I haven't written about the Biltmore Hotel in Downtown Los Angeles yet—despite having taken a tour with the Los Angeles Conservancy—because I just didn't think I had anything to add to the existing reporting.
Tichnor Brothers, Publisher, Public domain, via Wikimedia CommonsLocated opposite of Pershing Square—once Downtown LA's "Central Park"—the Beaux Arts-style hotel by Schultze and Weaver gets a lot of press coverage, and for good reason. Today, this architectural masterpiece provides luxury accommodations much as it did back in 1923, when it was the largest hotel west of Chicago.
But for as many times as I've been there, I feel like I still haven't fully experienced all it has to offer—like tea service in the Moorish-style Rendezvous Court (formerly the hotel's main lobby).
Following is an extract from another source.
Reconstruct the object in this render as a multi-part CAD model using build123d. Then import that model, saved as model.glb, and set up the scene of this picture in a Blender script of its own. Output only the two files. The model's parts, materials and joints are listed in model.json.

But I have roamed the 350-foot-long promenade known as the Galeria, under its coffered ceilings and ornate frescoes by Italian artist Giovanni Battista Smeraldi.
And I've slipped into the adjacent Gallery Bar occasionally for a cocktail or a snack.
I've celebrated the holidays in the former Music Room, which was converted into the new hotel lobby in 1987.
I've attended press awards ceremonies in the Crystal Ballroom (where the Academy of Motion Picture Arts and Sciences was founded in 1927)...
...and even partied with elves and goblins in nearly every space on two floors during the Labyrinth Masquerade.
But this week was the first time I'd ever made it downstairs to check out the historic swimming pool, added to the hotel in 1926.
Honestly, I've gotten a bit lax in my swimming tourism of Southern California, settling into my routine of doing noontime laps at the newly rebuilt West Hollywood pool, just a half mile from my apartment.
But with the WeHo facility closed for the first two weeks in June for Pride celebrations, I found myself once again in search of somewhere to take a dip.
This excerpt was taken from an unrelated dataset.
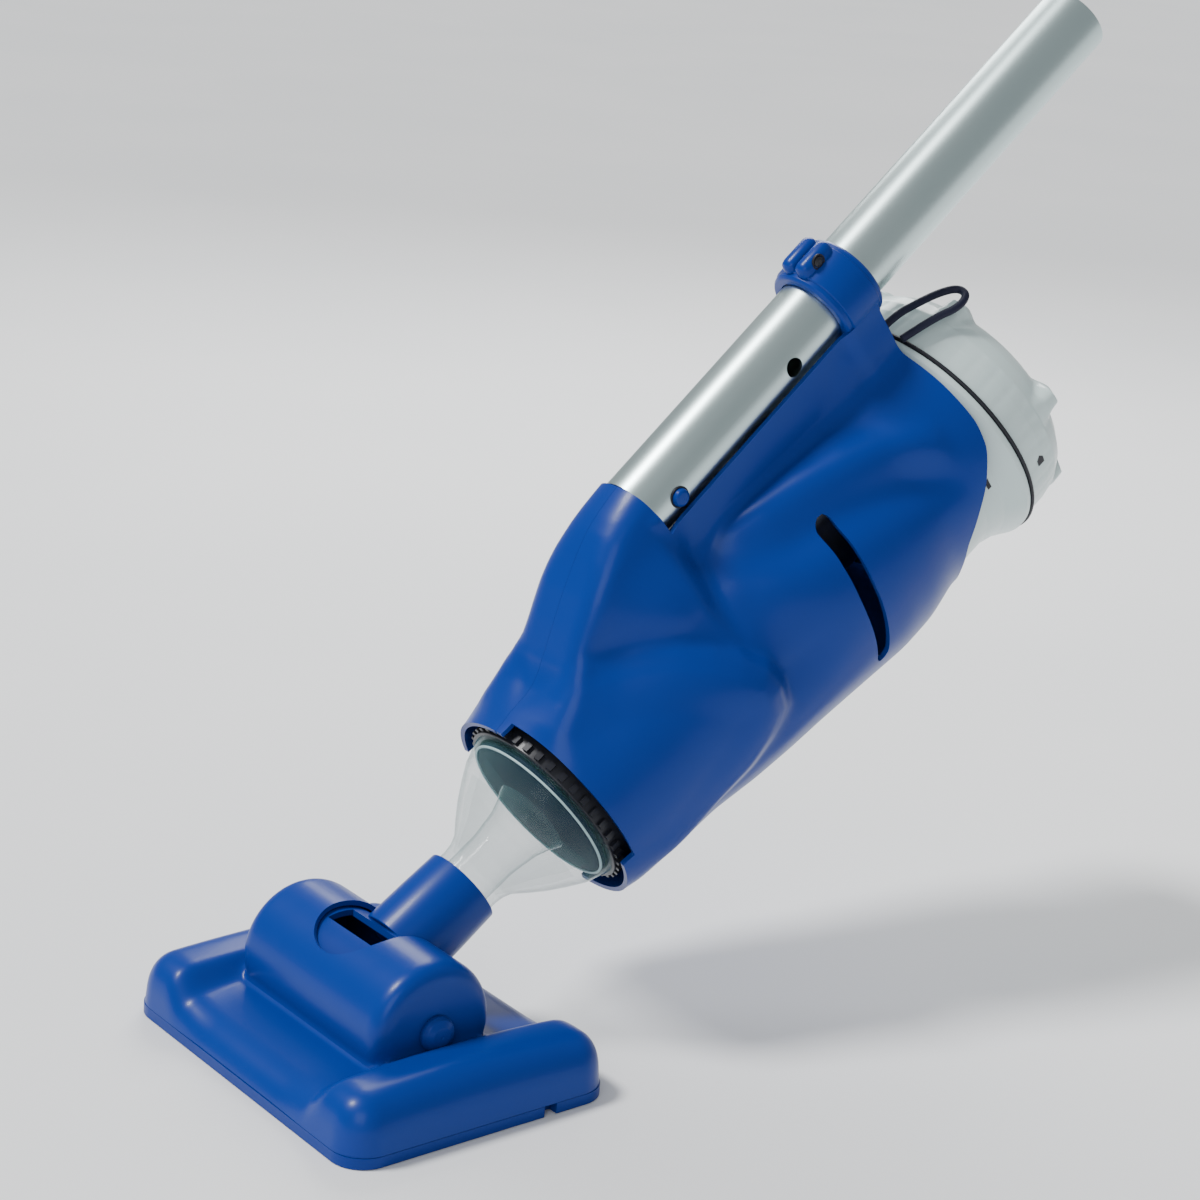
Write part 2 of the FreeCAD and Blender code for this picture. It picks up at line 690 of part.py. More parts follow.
TETHER = (  # (station, height above the nose axis, y): from the shell's root round to the post
    (338.5, 69.0, -14.0), (351.0, 70.2, -14.6), (364.0, 67.4, -16.0), (375.5, 64.6, -18.0),
    (382.6, 62.4, -22.0), (381.6, 60.6, -27.6), (373.5, 60.4, -28.8), (363.5, 62.2, -24.8),
    (347.0, 62.4, -20.0),
)


def arc_route(points):
    """Straight runs joined by tangent arcs, as large as the two runs allow."""
    edges, radii = [], []
    last = points[0]
    for before, corner, after in zip(points, points[1:], points[2:]):
        arriving, leaving = corner - before, after - corner
        half_turn = arriving.getAngle(leaving) / 2
        reach = 0.45 * min(arriving.Length, leaving.Length)
        radii.append(reach / math.tan(half_turn))
        arriving.normalize()
        leaving.normalize()
        start, end = corner - arriving * reach, corner + leaving * reach
        inward = leaving - arriving
        inward.normalize()
        sag = radii[-1] / math.cos(half_turn) - radii[-1]
        edges.append(Part.LineSegment(last, start).toShape())
        edges.append(Part.Arc(start, corner + inward * sag, end).toShape())
        last = end
    edges.append(Part.LineSegment(last, points[-1]).toShape())
    print("tether radii", [round(radius, 1) for radius in radii])
    return Part.Wire(edges)


def tether():
    """The elastic loop. A swept tube along hand-chosen points suits no primitive."""
    points = [Vector(-height, y, station) for station, height, y in TETHER]
    route = arc_route(points)
    circle = Part.Circle(points[0], points[1] - points[0], d.tether_radius.value)
    tube = route.makePipeShell([Part.Wire(circle.toShape())], True, False)
    print("tether length", round(route.Length, 1), "volume ratio",
          round(tube.Volume / (route.Length * math.pi * d.tether_radius.value ** 2), 4))
    loop = doc.addObject("Part::Feature", "tether_tube")
    loop.Shape = tube
    finish("tether_loop", loop, "nose")


# ---------------------------------------------------------------- build, check and write

def check():
    """Stop if any feature failed or any sub-part is empty or invalid."""
    failed = [item.Name for item in doc.Objects if {"Invalid", "Error"} & set(item.State)]
    if failed:
        raise RuntimeError(f"features failed: {failed}")
    idle = [result.Name for result, base in CHAINS if result.Shape.Volume > base.Shape.Volume - 1]
    if idle:
        raise RuntimeError(f"cuts that took nothing away: {idle}")
    for label, solid in PARTS:
        shape = solid.Shape
        if shape.isNull() or not shape.isValid() or not shape.Solids:
            raise RuntimeError(f"{label} has no valid solid")
        print(f"{label:20s} {len(shape.Solids):3d} solid(s) {shape.Volume / 1000:9.2f} cm3")


def main():
    for make in (
        head_top_shell, head_sole, head_neck, pivot_pins, nose_cone, valve_parts, filter_parts,
        shells, shell_fasteners, pole_parts, rear_housing, drive_parts, battery_parts, end_cap, tether,
    ):
        make()
    doc.recompute()
    check()
    os.makedirs("parts", exist_ok=True)
    for label, solid in PARTS:
        solid.Shape.exportStep(f"parts/{label}.step")


main()
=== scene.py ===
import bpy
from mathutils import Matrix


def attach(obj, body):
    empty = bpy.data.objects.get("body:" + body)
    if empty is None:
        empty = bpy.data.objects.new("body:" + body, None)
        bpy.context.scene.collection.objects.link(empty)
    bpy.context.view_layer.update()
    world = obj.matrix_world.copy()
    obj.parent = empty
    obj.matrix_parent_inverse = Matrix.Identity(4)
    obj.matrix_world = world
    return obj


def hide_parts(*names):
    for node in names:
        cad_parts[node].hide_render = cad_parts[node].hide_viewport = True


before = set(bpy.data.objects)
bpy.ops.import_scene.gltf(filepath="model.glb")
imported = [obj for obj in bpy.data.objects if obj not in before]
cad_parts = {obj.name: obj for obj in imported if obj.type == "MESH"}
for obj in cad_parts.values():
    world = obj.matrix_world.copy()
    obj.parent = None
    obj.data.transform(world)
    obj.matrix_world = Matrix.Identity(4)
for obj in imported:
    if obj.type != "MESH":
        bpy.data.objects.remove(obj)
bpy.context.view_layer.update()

import math
from contextlib import contextmanager

import bmesh
import bpy
import numpy as np
from mathutils import Matrix, Vector

MM = 0.001
SHELL_WALL = 2.2                         # millimetres of the moulded blue shells


# ---------------------------------------------------------------- frames, in millimetres

def slanted(origin, angle):
    """A frame whose first axis leans up from +X by an angle, and whose second is above it."""
    c, s = math.cos(math.radians(angle)), math.sin(math.radians(angle))
    return np.array(origin, float), np.array([c, 0, s]), np.array([-s, 0, c])


PIVOT_HEIGHT = 30.7                      # the head's hinge axis above the floor
NOSE_ANGLE, REAR_ANGLE, POLE_ANGLE = 35.45, 38, 40.93     # degrees up from the floor
REAR_STATION = 351                       # where the motor housing meets the body, along the nose axis
SADDLE_START = (200, 79.1)               # the pole's lower end, along and above the nose axis
BUTTON_STATION = 20.5                    # the snap button, along the pole

PIVOT = np.array([0, 0, PIVOT_HEIGHT])
HEAD = slanted((0, 0, 0), 0)
NOSE = slanted(PIVOT, NOSE_ANGLE)
REAR = slanted(PIVOT + REAR_STATION * NOSE[1], REAR_ANGLE)
POLE = slanted(PIVOT + SADDLE_START[0] * NOSE[1] + SADDLE_START[1] * NOSE[2], POLE_ANGLE)
TILT = math.radians(POLE_ANGLE - NOSE_ANGLE)     # the pole leans this much more than the nose


def to_row(place, points):
    """Points (along, above, side) of a frame, as row-frame points in metres."""
    origin, along, above = place
    p = np.asarray(points, float)
    side = np.array([0, 1, 0])
    row = origin + p[:, :1] * along + p[:, 1:2] * above + p[:, 2:3] * side
    return row * MM


# ---------------------------------------------------------------- materials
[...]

I could've booked an overnight stay at the Biltmore and gotten access to the pool—a lesser-known, infrequently-visited, and rarely reported on area of the hotel— but fortunately, I could also take the plunge without spending big.
Thanks to a day pass, I got an entire afternoon to soak it all in—the blue Italian faience tilework, the ceramic sea creatures surrounded by waves in glaze on the Polychrome terra-cotta column caps, all of it. And that gave me plenty to write about.
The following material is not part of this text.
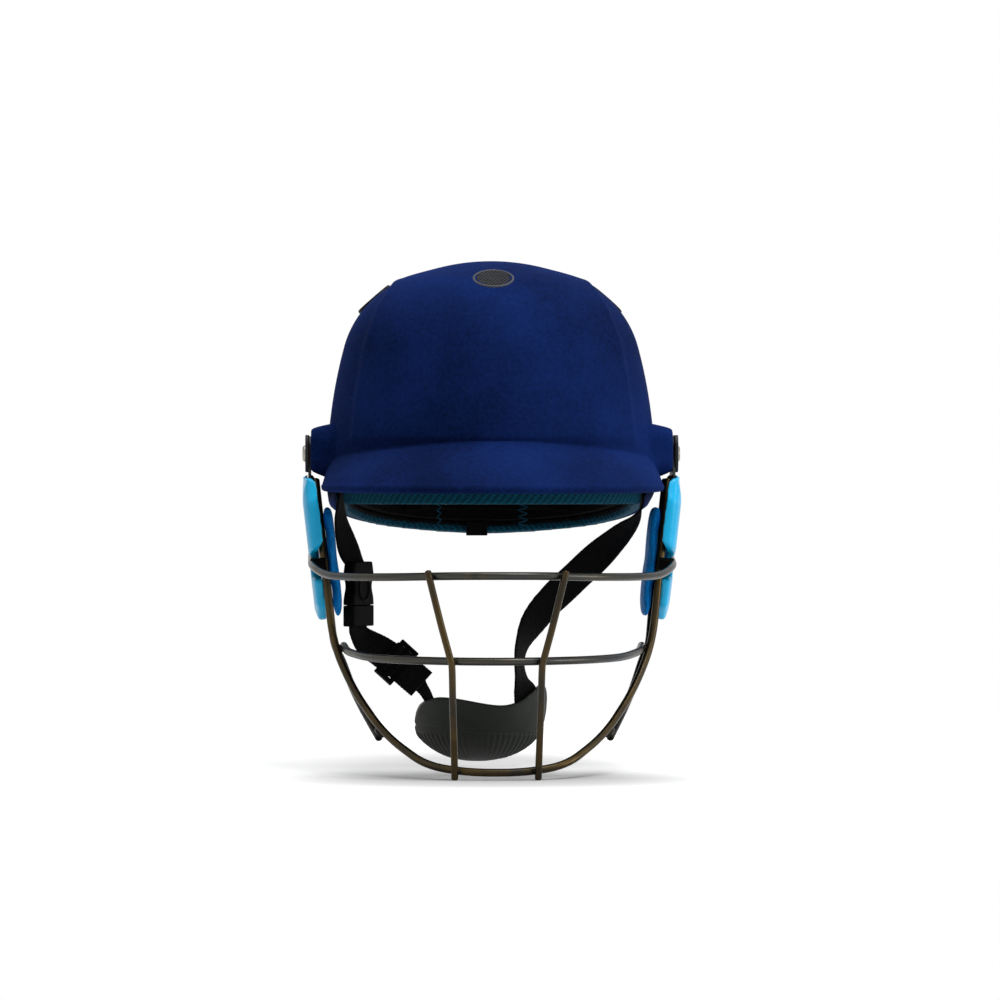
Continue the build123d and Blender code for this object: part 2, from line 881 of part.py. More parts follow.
strap_x = anchor_face - layer_gap - web_wall / 2
buckle_inset = 29.0
buckle_x = buckle_inset - guard_half_width
buckle_top = -46.0
buckle_turn_shares = (0.5, 0.87, 0.0)
strap_top = anchor_z + 7.0
strap_bend = anchor_z - 17.0
strap_half_way = anchor_z - 36.0
slot_depth = 5.0
strap_lean_share = 0.955

upper_points = (
    (-strap_x, anchor_y, strap_top),
    (-strap_x, anchor_y, strap_bend),
    (-strap_x * strap_lean_share, anchor_y, strap_half_way),
    (buckle_x, anchor_y, buckle_top + 2 * slot_depth),
    (buckle_x, anchor_y, buckle_top - slot_depth + layer_gap),
)
upper_turn_shares = (
    (0.0, 1.0, 0.0),
    (0.0, 1.0, 0.0),
    (0.3, 0.95, 0.0),
    (0.5, 0.87, 0.0),
    (0.5, 0.87, 0.0),
)
left_upper = webbing(upper_points, upper_turn_shares, (web_width,) * 5, web_wall)
save(anchored(left_upper), "left_strap_upper")

# Side-release buckle, upright below the left strap: y runs down it from the socket's top


def buckle_plane(down):
    """A plane across the buckle at a distance below the socket's top, facing down."""
    return Plane(
        origin=(buckle_x, anchor_y, buckle_top - down), x_dir=buckle_turn_shares, z_dir=(0, 0, -1)
    )


def buckle_block(width, wall, start, length, offset=0):
    """A block in the buckle's frame, from a distance below its top."""
    with BuildPart() as block:
        with BuildSketch(buckle_plane(start)):
            with Locations((offset, 0)):
                Rectangle(width, wall)
        extrude(amount=length)
    return block.part


cavity_width = buckle_width - 2 * buckle_skin
cavity_wall = buckle_wall - 2 * buckle_skin
cavity_start = slot_depth + buckle_skin
window_start = cavity_start + 2 * buckle_skin
window_length = prong_length / 2
with BuildPart() as buckle_socket:
    add(buckle_block(buckle_width, buckle_wall, 0, socket_length))
    outside = buckle_socket.edges().filter_by(Axis.Z)
    fillet(outside, buckle_wall / 4)
    add(
        buckle_block(web_width + 2 * slider_gap, web_wall + 2 * slider_gap, 0, slot_depth),
        mode=Mode.SUBTRACT,
    )
    add(
        buckle_block(cavity_width, cavity_wall, cavity_start, socket_length),
        mode=Mode.SUBTRACT,
    )
    for side in (-1, 1):
        add(
            buckle_block(
                buckle_width - cavity_width,
                cavity_wall,
                window_start,
                window_length,
                side * cavity_width / 2,
            ),
            mode=Mode.SUBTRACT,
        )
save(buckle_socket.part, "buckle_socket")

plug_start = socket_length + layer_gap
with BuildPart() as buckle_plug:
    add(buckle_block(buckle_width, buckle_wall, plug_start, plug_length))
    outside = buckle_plug.edges().filter_by(Axis.Z)
    fillet(outside, buckle_wall / 4)
    tongue = plug_start - cavity_start - buckle_skin
    core = cavity_wall - 2 * buckle_wall_gap
    add(buckle_block(prong_width * 2, core, plug_start - tongue, tongue))
    for side in (-1, 1):
        out = side * (cavity_width / 2 - buckle_wall_gap - prong_wall / 2)
        add(buckle_block(prong_wall, core, plug_start - prong_length, prong_length, out))
    slot_start = plug_start + plug_length - slot_depth
    add(
        buckle_block(web_width + 4 * slider_gap, web_wall + 4 * slider_gap, slot_start, slot_depth),
        mode=Mode.SUBTRACT,
    )
save(buckle_plug.part, "buckle_plug")

# Lower left band from the plug to the cup, with a straight run that the slider rides on

plug_end = buckle_top - plug_start - plug_length
run_half_x = 11.5
run_half_z = 10.5
run_inset = 50.5
run_x = run_inset - guard_half_width
run_z = -107.5
thin_x = -43.0
thin_z = -123.5
left_end = (-39.0, -21.0, -131.0)
left_tip = (-37.5, -20.5, -137.0)
lower_points = (
    (buckle_x, anchor_y, plug_end + slot_depth - layer_gap),
    (buckle_x, anchor_y, plug_end - run_half_z / 2),
    (run_x - run_half_x, anchor_y, run_z + run_half_z),
    (run_x + run_half_x, anchor_y, run_z - run_half_z),
    (thin_x, anchor_y, thin_z),
    left_end,
    left_tip,
)
lower_turn_shares = (
    (0.5, 0.87, 0.0),
    (0.5, 0.87, 0.0),
    (0.2, 0.95, 0.2),
    (0.2, 0.95, 0.2),
    (-0.2, 0.95, 0.0),
    (-0.6, 0.8, 0.0),
    (-0.6, 0.8, 0.0),
)
lower_widths = (web_width,) * 4 + (thin_web_width,) * 3
save(webbing(lower_points, lower_turn_shares, lower_widths, web_wall), "left_strap_lower")

run_along = Vector(run_half_x, 0, -run_half_z).normalized()
run_turn_shares = (0.2, 0.95, 0.2)


def run_plane(along, out):
    """A plane across the slider's run, at a distance along it and off its upper side."""
    width = Vector(*run_turn_shares)
    width = (width - run_along * width.dot(run_along)).normalized()
    off = run_along.cross(width)
    centre = Vector(run_x, anchor_y, run_z) + run_along * along + off * out
    return Plane(origin=centre, x_dir=width, z_dir=run_along)


tail_out = web_wall + 2 * layer_gap
slot_wall = 2 * web_wall + 4 * layer_gap
with BuildPart() as slider:
    with BuildSketch(run_plane(-slider_length / 2, -tail_out / 2)):
        RectangleRounded(web_width + 2 * slider_bar, slot_wall + 2 * slider_wall, slider_wall / 2)
        Rectangle(web_width + 2 * slider_gap, slot_wall, mode=Mode.SUBTRACT)
    extrude(amount=slider_length)
save(slider.part, "slider")

tail_route_shares = ((-0.5, -1.0), (0.7, -1.0), (1.25, -2.2), (1.75, -3.3))
tail_points = [
    tuple(run_plane(t * slider_length, n * tail_out).origin) for t, n in tail_route_shares
]
save(webbing(tail_points, (run_turn_shares,) * 4, (web_width,) * 4, web_wall), "strap_tail")

# Right band from its rivet across to the cup

right_mid_shares = (
    ((0.818, -0.1173), (0.25, 0.93, -0.25)),
    ((0.736, -0.17), (0.45, 0.7, -0.5)),
    ((0.59, -0.258), (0.58, 0.52, -0.6)),
    ((0.4536, -0.3402), (0.61, 0.47, -0.64)),
    ((0.3227, -0.4223), (0.61, 0.47, -0.64)),
    ((0.2382, -0.4927), (0.6, 0.65, -0.4)),
    ((0.1755, -0.5748), (0.5, 0.86, 0.0)),
    ((0.1591, -0.6393), (0.12, 0.99, 0.0)),
    ((0.168, -0.695), (0.6, 0.8, 0.0)),
)
right_end = (21.0, -26.2, -126.0)
right_tip = (22.0, -27.0, -138.0)
right_points = (
    [(strap_x, anchor_y, strap_top), (strap_x, anchor_y, strap_bend)]
    + [(x * guard_half_width, anchor_y, z * guard_drop) for (x, z), turn in right_mid_shares]
    + [right_end, right_tip]
)
right_turns = (
    [(0, 1, 0), (0, 1, 0)]
    + [turn for place, turn in right_mid_shares]
    + [(0.75, 0.66, 0), (0.75, 0.66, 0)]
)
right_band = webbing(right_points, right_turns, (web_width,) * len(right_points), web_wall)
save(anchored(right_band), "right_strap")

# Chin cup: a bowl's front half, trimmed to the outline seen from the front

cup_axis_y = 4.0
diagonal_share = math.sin(math.pi / 4)
cup_radius = 46.0
cup_outline_shares = (
    (-1.0, 0.037),
    (-0.758, 0.66),
    (-0.455, 0.689),
    (0.153, 0.519),
    (0.608, 0.635),
    (0.956, 1.0),
    (1.0, 0.349),
    (0.804, -0.48),
    (0.303, -0.92),
    (0.0, -1.0),
    (-0.499, -0.871),
    (-0.908, -0.432),
)


def cup_bowl(inset, thick):
    """The front half of a round bowl with upright sides and a turned-in foot."""
    radius = cup_radius - inset
    low = cup_z - cup_height / 2 + inset
    bend = radius - cup_foot
    with BuildPart() as bowl:
        with BuildSketch(Plane.XZ.offset(-cup_axis_y)):
            with BuildLine():
                Line((cup_foot, low + thick), (cup_foot, low))
                ThreePointArc(
                    (cup_foot, low),
                    (cup_foot + bend * diagonal_share, low + bend * (1 - diagonal_share)),
                    (radius, low + bend),
                )
                Polyline(
                    (radius, low + bend),
                    (radius, cup_z + cup_height),
                    (radius - thick, cup_z + cup_height),
                    (radius - thick, low + bend),
                )
                ThreePointArc(
                    (radius - thick, low + bend),
                    (
                        cup_foot + (bend - thick) * diagonal_share,
                        low + thick + (bend - thick) * (1 - diagonal_share),
                    ),
                    (cup_foot, low + thick),
                )
            make_face()
        revolve(axis=Axis((0, cup_axis_y, 0), (0, 0, 1)), revolution_arc=-180)
    return Pos(cup_x, 0, 0) * bowl.part


def cup_front(scale):
    """The outline seen from the front, as a bar that runs fore and aft."""
    points = [
        (cup_x + u * scale * cup_width / 2, cup_z + v * scale * cup_height / 2)
        for u, v in cup_outline_shares
    ]
    with BuildPart() as front:
        with BuildSketch(Plane.XZ.offset(-far / 2)):
            with BuildLine():
                Spline(*points, periodic=True)
            make_face()
        extrude(amount=far)
    return front.part


groove_level = -152.0
groove_wall = 1.2
pocket_gap = 0.4
lining_scale_share = 0.9


def end_pocket(end, tip, turn, width):
    """Room for a strap's end in the cup's wall, to cut with."""
    drop = (Vector(*tip) - Vector(*end)).normalized()
    points = (tuple(Vector(*end) - drop * overrun * 2), tuple(Vector(*tip) + drop * pocket_gap))
    grown = width + 2 * pocket_gap
    return webbing(points, (turn,) * 2, (grown,) * 2, web_wall + 2 * pocket_gap)


with BuildPart() as chin_cup:
    add(cup_bowl(0, cup_wall))
    add(cup_front(1), mode=Mode.INTERSECT)
    with BuildSketch(Plane.XY.offset(groove_level)):
        with Locations((cup_x, cup_axis_y)):
            Circle(cup_radius + overrun)
            Circle(cup_radius - groove_wall, mode=Mode.SUBTRACT)
    extrude(amount=groove_wall, mode=Mode.SUBTRACT)
    add(end_pocket(left_end, left_tip, (-0.6, 0.8, 0), thin_web_width), mode=Mode.SUBTRACT)
    add(end_pocket(right_end, right_tip, (0.75, 0.66, 0), web_width), mode=Mode.SUBTRACT)
save(chin_cup.part, "chin_cup")

with BuildPart() as cup_lining:
    add(cup_bowl(cup_wall + layer_gap, cup_lining_wall))
    add(cup_front(lining_scale_share), mode=Mode.INTERSECT)
save(cup_lining.part, "cup_lining")
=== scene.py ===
import json
import math

import bmesh
import bpy
import numpy as np
from mathutils import Matrix, Vector


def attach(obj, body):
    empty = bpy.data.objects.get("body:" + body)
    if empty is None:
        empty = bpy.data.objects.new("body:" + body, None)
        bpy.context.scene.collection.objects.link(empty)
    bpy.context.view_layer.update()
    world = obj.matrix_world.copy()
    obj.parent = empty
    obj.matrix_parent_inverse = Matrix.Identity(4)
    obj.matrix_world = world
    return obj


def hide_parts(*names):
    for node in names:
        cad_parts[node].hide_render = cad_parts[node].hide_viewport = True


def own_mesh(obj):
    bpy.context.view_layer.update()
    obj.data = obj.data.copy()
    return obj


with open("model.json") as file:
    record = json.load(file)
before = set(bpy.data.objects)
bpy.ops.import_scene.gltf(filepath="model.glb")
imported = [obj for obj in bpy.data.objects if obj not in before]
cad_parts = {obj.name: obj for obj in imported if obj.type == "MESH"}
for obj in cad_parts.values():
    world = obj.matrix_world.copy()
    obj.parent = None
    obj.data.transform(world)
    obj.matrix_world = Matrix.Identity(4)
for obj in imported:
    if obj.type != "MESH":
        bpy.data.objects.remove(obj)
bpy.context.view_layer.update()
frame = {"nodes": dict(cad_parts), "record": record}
nodes = frame["nodes"]
MM = 0.001
SIDES = ((-1, "left"), (1, "right"))

# Shader helpers. Coordinates are metres in the helmet's own frame.


def add_node(tree, kind, inputs=(), **props):
    """A shader node whose inputs, in their order or by name, take sockets or values."""
    made = tree.nodes.new("ShaderNode" + kind)
    for key, value in props.items():
        setattr(made, key, value)
    for place, value in inputs.items() if isinstance(inputs, dict) else enumerate(inputs):
        if isinstance(value, bpy.types.NodeSocket):
            tree.links.new(value, made.inputs[place])
        else:
            made.inputs[place].default_value = value
    return made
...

The pool was modeled after those found on ocean liners, like the Queen Mary. At the time of its opening, it was for men only.

Today, it's very much in its original condition. That includes the tilework, the brass rail, and the window casings—although the teakwood deck chairs (modeled after those on the Queen Mary) have been replaced. The adjacent fitness center has been modernized.

Built-in shower stalls can be found in two corners, although the facility offers full contemporary locker rooms with showers through the gym area.

Mermaids and mermen—perhaps Pompeiian sirens—frolic in fine detail throughout the space. (There was renewed interest in Pompeii as of 1924, when the excavation site became modernized and efforts became reinvigorated.)

There's no lifeguard on duty, but pairs of protective griffins line the walls...

...and you have to tiptoe across a pair of dragon-like wyverns (I think) without slipping to get into the pool.
The entire motif is a 1920s version of a Moorish swim palace with Arabesque ornamentation, a Hollywood fantasy of far-off lands often only visited on the silver screen.
It's no wonder that the swimming pool been been used as a filming location, in such movies as Cruel Intentions (above), Bugsy, Cocoon, and more recently the Apple TV series Palm Royale.
It's one thing to be able to see it—and admire it thoroughly—in person. But it's entirely another to be able to swim in it!

Back in December, while attending Art Deco Society of Los Angeles' annual Cocktails in Historic Places holiday edition at the Biltmore, I had just ordered an espresso martini when someone asked me, "Hey do you want to go see the pool? There's a group going." I needed to settle up my tab, so I told them I would catch up—but by the time I made it out to the Galeria, I didn't see anyone I recognized and didn't know how to get to the pool.
That missed opportunity had been nagging at me for nearly six months.
And now I think I got the better end of the deal.